Basically: not having a headphone jack might not be enough to deter sales of a phone, but it’s still really annoying and requires users to spend additional money to reclaim very basic functionality from their devices. And most of that money flows back to the device vendor, effectively increasing the price of the phone. We’ve taken something simple and universal, and turned it into something complex and proprietary, for no obvious benefits. It’s a bad trade-off. It’s… user-hostile and stupid. There’s just no getting around it.
(On the flip side, the industry-wide move to USB-C high-speed interconnects on laptops is a huge push toward a simple, universal standard. It’s annoying now, but the benefits over time are obvious.)
Here’s my list of issues from June, slightly updated:
Digital audio means DRM audio and wireless headphones and speakers are fine, not great:
Apple has been way out front saying that DRM concerns are a “conspiracy theory,” but problems with DRM aren’t about good or bad intentions. Instead, they’re about requiring permission for unexpected uses, which limits your freedom around content you have rights to use and makes innovation harder unless someone pays a tax.
And the contours of that tax are now clear. If you want to plug standard audio devices into a phone without a headphone jack, you need to buy an adapter. If you want to get the best experience with a set of wired headphones, you need to buy new Lightning or USB-C headphones, which then won’t work with the vast majority of other devices. If you want a wireless experience, you have to use Bluetooth, which sucks in almost infinite ways. If you want the best Apple wireless experience, you have to buy Apple or Beats headphones with a W1 chip, which means you have exactly zero choices that aren’t made by Apple.
It’s simpler in a table, so here are some tables:
Of the four ways to connect an audio device to an iPhone, Apple collects a tax on three of them. For USB-C, you’ll end up paying a more diffuse usability tax and gain very little tangible benefit in return: Samsung’s phones were already thin (maybe too thin) and waterproof.

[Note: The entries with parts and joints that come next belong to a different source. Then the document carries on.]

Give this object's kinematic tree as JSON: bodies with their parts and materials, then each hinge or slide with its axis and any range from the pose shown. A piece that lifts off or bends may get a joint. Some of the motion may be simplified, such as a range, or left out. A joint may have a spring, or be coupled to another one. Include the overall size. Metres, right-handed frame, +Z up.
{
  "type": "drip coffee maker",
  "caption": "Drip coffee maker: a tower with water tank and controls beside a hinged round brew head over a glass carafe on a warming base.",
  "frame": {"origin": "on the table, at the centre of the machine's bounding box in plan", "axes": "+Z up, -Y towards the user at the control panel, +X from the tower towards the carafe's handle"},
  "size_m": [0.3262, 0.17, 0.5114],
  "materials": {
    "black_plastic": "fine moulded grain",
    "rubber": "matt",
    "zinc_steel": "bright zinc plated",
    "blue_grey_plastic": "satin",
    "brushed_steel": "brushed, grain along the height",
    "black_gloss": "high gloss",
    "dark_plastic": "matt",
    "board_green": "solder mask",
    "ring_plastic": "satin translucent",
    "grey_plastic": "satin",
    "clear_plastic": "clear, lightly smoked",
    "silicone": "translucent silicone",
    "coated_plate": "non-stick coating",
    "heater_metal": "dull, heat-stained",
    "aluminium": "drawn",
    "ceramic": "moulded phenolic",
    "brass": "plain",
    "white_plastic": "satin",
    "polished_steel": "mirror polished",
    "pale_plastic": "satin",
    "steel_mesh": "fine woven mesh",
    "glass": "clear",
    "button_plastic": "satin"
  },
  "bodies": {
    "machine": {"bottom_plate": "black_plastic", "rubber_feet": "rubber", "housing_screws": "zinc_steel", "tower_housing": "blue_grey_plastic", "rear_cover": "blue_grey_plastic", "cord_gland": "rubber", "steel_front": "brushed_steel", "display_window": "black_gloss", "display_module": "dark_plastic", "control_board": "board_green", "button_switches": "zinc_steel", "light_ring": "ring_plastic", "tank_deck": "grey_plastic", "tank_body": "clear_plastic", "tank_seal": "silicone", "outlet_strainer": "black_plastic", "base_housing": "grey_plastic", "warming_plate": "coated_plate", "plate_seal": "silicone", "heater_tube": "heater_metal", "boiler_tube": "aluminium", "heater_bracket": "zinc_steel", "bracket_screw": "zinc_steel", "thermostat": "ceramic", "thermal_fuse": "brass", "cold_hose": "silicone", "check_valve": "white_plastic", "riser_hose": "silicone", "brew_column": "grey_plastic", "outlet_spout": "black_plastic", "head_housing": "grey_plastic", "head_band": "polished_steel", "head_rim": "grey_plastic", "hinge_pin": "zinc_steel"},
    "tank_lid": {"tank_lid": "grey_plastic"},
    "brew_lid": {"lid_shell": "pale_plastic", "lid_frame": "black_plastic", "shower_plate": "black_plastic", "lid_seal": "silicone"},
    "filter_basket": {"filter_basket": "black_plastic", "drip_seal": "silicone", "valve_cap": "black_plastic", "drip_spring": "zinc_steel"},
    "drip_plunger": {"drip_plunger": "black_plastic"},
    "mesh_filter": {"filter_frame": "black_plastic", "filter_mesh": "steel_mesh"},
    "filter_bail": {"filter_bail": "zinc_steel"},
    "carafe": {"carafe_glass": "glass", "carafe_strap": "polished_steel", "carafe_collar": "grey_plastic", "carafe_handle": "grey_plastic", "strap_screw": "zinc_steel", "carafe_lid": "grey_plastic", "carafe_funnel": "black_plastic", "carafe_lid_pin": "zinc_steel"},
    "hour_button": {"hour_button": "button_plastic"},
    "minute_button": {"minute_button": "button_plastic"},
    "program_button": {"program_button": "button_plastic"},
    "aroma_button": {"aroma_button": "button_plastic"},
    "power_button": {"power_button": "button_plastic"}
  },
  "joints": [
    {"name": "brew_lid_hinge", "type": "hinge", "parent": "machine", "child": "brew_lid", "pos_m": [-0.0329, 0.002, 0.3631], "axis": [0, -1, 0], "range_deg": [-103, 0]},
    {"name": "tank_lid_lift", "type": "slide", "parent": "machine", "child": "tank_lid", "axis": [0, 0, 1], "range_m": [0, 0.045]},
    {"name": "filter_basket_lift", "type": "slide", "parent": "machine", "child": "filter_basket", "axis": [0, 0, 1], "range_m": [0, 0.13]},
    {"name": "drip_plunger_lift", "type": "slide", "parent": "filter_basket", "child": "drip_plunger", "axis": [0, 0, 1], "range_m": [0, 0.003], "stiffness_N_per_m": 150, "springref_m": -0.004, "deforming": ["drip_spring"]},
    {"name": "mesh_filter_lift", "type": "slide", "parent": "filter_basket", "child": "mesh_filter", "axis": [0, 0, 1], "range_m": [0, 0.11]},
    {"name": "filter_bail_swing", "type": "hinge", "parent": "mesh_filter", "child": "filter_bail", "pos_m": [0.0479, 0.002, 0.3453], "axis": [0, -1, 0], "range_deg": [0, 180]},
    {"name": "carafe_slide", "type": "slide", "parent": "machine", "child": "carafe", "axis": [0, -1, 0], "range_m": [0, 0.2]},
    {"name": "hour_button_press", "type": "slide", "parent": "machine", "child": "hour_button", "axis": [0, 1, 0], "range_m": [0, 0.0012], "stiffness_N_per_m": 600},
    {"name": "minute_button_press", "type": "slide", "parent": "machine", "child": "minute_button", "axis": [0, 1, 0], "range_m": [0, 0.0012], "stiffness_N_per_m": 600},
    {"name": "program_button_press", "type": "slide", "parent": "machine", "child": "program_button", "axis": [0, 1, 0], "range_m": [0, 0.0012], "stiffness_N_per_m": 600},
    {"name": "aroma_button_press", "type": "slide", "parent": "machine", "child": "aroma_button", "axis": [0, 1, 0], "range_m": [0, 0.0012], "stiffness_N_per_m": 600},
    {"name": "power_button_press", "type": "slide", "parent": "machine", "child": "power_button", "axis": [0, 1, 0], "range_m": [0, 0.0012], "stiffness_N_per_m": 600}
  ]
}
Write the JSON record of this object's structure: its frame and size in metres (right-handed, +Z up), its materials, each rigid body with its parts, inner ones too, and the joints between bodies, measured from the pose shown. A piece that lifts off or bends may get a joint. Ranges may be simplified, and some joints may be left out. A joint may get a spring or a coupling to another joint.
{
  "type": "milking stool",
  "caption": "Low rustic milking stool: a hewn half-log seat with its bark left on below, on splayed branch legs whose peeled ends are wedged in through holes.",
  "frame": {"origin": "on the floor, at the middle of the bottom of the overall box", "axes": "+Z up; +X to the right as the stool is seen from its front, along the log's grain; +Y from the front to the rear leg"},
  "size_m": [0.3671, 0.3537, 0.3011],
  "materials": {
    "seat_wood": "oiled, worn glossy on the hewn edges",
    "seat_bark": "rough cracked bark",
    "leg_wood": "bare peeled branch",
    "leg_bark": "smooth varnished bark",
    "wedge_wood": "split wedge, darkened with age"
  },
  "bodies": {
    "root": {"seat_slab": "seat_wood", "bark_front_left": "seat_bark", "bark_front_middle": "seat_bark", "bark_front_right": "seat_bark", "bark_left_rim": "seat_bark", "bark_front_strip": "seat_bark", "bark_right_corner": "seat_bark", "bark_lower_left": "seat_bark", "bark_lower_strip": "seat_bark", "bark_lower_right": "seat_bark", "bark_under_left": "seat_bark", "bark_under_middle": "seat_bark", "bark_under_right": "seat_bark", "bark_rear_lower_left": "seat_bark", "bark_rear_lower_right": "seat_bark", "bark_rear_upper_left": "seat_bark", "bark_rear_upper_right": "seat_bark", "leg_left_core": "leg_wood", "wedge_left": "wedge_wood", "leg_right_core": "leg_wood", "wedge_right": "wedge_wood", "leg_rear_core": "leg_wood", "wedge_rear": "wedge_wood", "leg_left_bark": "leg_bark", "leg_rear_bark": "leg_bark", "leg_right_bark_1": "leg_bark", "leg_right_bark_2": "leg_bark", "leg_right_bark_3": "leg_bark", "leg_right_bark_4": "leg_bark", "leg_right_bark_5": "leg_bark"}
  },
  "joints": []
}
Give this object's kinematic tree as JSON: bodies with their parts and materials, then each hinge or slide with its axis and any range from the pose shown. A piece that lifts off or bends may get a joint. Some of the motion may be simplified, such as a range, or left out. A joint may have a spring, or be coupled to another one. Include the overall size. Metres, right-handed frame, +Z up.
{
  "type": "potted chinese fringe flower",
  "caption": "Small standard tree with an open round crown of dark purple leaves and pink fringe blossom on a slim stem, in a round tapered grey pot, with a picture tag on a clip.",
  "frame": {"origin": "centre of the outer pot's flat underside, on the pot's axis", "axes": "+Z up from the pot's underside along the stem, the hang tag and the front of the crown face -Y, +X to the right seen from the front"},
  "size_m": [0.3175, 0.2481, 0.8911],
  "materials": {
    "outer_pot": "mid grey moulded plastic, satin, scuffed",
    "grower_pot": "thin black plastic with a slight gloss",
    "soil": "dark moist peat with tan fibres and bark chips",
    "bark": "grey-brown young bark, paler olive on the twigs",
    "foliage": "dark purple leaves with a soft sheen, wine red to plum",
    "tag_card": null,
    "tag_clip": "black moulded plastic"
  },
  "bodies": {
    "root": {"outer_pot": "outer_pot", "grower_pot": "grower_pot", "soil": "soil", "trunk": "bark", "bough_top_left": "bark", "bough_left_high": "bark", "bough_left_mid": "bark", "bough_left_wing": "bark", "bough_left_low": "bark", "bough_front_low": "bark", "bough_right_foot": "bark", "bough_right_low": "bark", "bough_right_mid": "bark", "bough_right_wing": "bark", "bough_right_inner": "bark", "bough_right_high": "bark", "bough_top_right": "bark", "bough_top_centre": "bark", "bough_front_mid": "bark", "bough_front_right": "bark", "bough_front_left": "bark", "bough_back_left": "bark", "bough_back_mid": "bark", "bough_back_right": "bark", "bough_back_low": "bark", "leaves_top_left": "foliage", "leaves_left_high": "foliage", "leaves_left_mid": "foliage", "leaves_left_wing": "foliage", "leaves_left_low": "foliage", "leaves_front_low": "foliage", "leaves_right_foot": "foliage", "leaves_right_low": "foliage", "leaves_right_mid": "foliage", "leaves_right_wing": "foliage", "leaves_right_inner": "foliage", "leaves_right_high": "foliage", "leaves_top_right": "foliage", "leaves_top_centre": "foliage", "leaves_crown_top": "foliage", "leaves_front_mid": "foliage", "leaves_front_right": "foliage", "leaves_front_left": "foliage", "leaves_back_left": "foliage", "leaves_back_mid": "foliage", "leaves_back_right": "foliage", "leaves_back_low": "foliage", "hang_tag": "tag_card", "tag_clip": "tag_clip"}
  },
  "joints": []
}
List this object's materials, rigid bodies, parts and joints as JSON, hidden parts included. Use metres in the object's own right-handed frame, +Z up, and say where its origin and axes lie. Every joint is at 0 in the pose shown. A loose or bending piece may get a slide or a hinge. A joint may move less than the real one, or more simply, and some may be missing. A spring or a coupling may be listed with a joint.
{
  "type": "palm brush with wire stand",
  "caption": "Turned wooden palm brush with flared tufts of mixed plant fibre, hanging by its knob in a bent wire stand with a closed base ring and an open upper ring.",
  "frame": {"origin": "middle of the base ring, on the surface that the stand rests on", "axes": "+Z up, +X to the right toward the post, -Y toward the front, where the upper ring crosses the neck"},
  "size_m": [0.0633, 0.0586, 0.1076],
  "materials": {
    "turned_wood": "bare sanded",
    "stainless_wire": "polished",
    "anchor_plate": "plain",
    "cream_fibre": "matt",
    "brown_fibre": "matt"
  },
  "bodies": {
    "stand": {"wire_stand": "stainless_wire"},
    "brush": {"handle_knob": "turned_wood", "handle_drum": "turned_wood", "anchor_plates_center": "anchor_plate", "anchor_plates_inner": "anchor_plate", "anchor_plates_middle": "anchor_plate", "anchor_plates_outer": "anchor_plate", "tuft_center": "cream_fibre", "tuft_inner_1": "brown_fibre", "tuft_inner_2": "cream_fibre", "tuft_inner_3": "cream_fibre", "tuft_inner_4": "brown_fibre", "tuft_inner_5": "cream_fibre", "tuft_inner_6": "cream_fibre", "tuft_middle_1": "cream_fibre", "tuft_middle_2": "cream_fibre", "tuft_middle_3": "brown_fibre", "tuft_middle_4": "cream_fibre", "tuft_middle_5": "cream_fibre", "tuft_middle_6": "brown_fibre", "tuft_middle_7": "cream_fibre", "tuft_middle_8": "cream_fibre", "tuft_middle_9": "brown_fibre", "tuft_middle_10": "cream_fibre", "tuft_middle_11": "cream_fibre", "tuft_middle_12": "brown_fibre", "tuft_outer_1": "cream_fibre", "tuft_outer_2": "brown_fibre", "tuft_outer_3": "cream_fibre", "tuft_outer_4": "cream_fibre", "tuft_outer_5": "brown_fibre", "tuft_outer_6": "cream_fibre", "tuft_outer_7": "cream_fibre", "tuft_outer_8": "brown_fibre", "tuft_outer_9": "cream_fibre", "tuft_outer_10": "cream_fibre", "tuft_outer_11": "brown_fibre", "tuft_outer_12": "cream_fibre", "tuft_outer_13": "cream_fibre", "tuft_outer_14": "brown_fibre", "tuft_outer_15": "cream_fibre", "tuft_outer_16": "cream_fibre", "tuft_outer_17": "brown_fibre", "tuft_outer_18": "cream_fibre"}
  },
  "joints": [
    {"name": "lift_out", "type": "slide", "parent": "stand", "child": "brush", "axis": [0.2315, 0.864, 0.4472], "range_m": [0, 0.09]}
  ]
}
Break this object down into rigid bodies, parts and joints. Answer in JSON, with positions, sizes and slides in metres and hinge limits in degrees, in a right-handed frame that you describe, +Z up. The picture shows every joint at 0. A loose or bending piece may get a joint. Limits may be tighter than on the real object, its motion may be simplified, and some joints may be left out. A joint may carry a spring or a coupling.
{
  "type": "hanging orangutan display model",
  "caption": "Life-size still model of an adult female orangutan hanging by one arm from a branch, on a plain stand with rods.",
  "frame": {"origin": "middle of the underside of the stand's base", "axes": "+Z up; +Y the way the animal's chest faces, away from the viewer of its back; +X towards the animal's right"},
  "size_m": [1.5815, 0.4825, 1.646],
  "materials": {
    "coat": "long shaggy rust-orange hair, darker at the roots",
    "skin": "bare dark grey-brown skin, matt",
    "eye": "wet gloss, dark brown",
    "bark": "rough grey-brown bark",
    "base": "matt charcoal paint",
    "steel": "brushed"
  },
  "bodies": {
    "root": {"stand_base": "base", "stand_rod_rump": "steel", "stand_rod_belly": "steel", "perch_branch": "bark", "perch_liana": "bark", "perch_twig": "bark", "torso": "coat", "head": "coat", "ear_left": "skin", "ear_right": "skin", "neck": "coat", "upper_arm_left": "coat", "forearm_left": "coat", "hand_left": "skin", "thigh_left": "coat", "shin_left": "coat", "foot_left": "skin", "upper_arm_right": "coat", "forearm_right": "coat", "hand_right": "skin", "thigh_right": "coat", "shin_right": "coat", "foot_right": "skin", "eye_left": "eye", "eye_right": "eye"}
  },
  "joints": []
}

And if the goal is to push everyone to wireless audio in general, well, maybe that dream isn’t worth it until Bluetooth is actually better. Bluetooth 5 was just finalized yesterday, so it’s not shipping in anything, let alone phones, for months to come. Apple has delayed AirPods indefinitely, and other wireless headphones aren’t quite there yet either. You can be bold about pushing people into the future, but taking away something that works reliably in favor of a bunch of broken things isn’t bold at all. It’s just dumb.
Dongles are stupid, especially when they require other dongles: This photo of Recode editor Dan Frommer living his best #donglelife trying to charge his iPhone 7 from his MacBook while listening to a call is so silly it ended up on Reddit and got written up at BGR.
It’s just as ridiculous with a USB-C-only Android phone. And Android phones typically get worse battery life at similar battery sizes, so the charge / listen problem in particular will be exacerbated.
Ditching a deeply established standard will disproportionately impact accessibility and Making Android and iPhone headphones incompatible is arrogant and stupid: These two also go hand in hand: what kinds of audio devices should schools buy if they support iOS and Android devices? How many dongles of each kind should they stock? If you make devices for the hard of hearing, do you increase your development costs to make and support both USB-C and Lightning devices? Who do you leave behind?
All I’m saying is that the costs of removing the headphone jack are extremely clear. It’s clear who’s paying these costs (us), and it’s clear who’s collecting the payment (them). It’s not at all clear what we’re getting in return.
I laid out all these problems before Apple announced the removal of the headphone jack from the iPhone 7, and I don’t think the company has provided good enough answers for any of them. It certainly hasn’t provided a crystal clear statement of the value delivered in exchange for the headphone jack going away. I suspect Samsung’s lack of answers will be just as deafening.
It’s a good time to start a dongle company, though.